You can't expect the results to be reproductible 20 years later otherways.

skummetmaelk · on Aug 7, 2018

20 year old code that has not been maintained most likely would not run on a modern system anyway, unless it is extremely simple.

azernik · on Aug 7, 2018

Research labs operate on a very slow tech upgrade cycle anyway; since code is handed down from assistant to post-doc to grad student, complete rewrites would take up a significant fraction of a person's time at any given lab, and so codebases are often as long-lived as the labs in which they live. We're talking decades-old FORTRAN here. Running twenty-year-old software is a barrier for some labs, but not all.

_Wintermute · on Aug 7, 2018

My experience is the opposite, that a lot of labs are running R code that won't work 6 months later, and no one actually recorded the package version numbers that were used.

azernik · on Aug 7, 2018

TBF, the experience I have is with physics and mechanical/civil engineering labs, where there historically hasn't been much of a reliance on R. And in any case said experience is several years out of date.

Speaking of, I haven't played with R - what are its standard methods for handling dependencies? I'm particularly enamored of the pip and npm way of doing it, where you create a version-controlled artifact (requirements.txt and packages.json, respectively) that defines your dependencies. Does R not have a similar system, or do people just not use it?

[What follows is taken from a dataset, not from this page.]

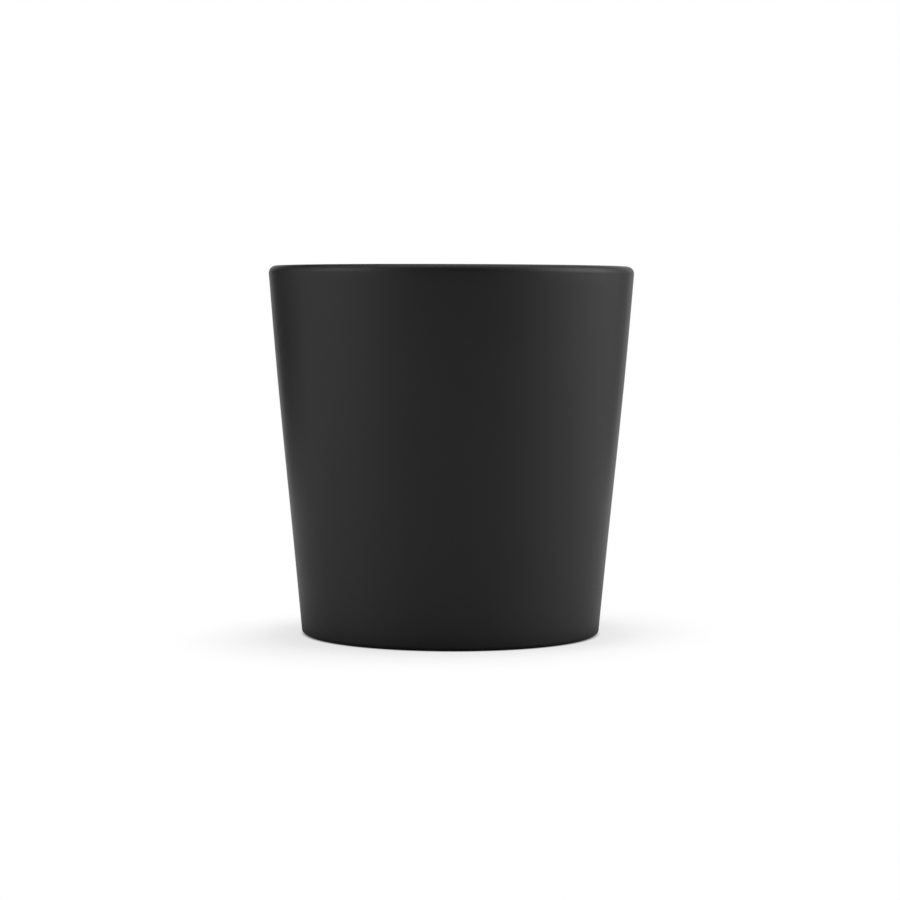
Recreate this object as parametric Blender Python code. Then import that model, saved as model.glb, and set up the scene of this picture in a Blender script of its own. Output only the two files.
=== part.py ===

_Wintermute · on Aug 8, 2018

R isn't fantastic for handling dependencies. If your code is bundled up as a package then you can specify version numbers for your dependencies, but I don't know of any equivalent to `pip freeze` to actually list these. Installing anything other than the latest version of a package is a bit of a pain, and setting up environments for separate projects is pretty much unheard of.

I'm a bit bitter about the whole "writing reproducible code in R", as I'm currently wasting a lot of time trying to get R code I wrote at the start of my PhD to run again now I'm writing up.

nonbel · on Aug 8, 2018

Theres tools for this:

https://rstudio.github.io/packrat/

https://stackoverflow.com/questions/43018752/version-control...

ajuc · on Aug 7, 2018

It can always be ported. Without the code you're stuck.

a_136_chiffa · on Aug 10, 2018

One where you don't get sustained funding to maintain it. In compbio even major resources, known to everyone in the domain only have funding from one two-year grant to another.

your-nanny · on Aug 7, 2018

I don't really understand what you are suggesting should be done? data-mining?

also, labs keep the data around, and sometimes use it again for novel posthoc analyses, even years later. in fact that's what I'm doing now!

roel_v · on Aug 7, 2018

Who pays for that?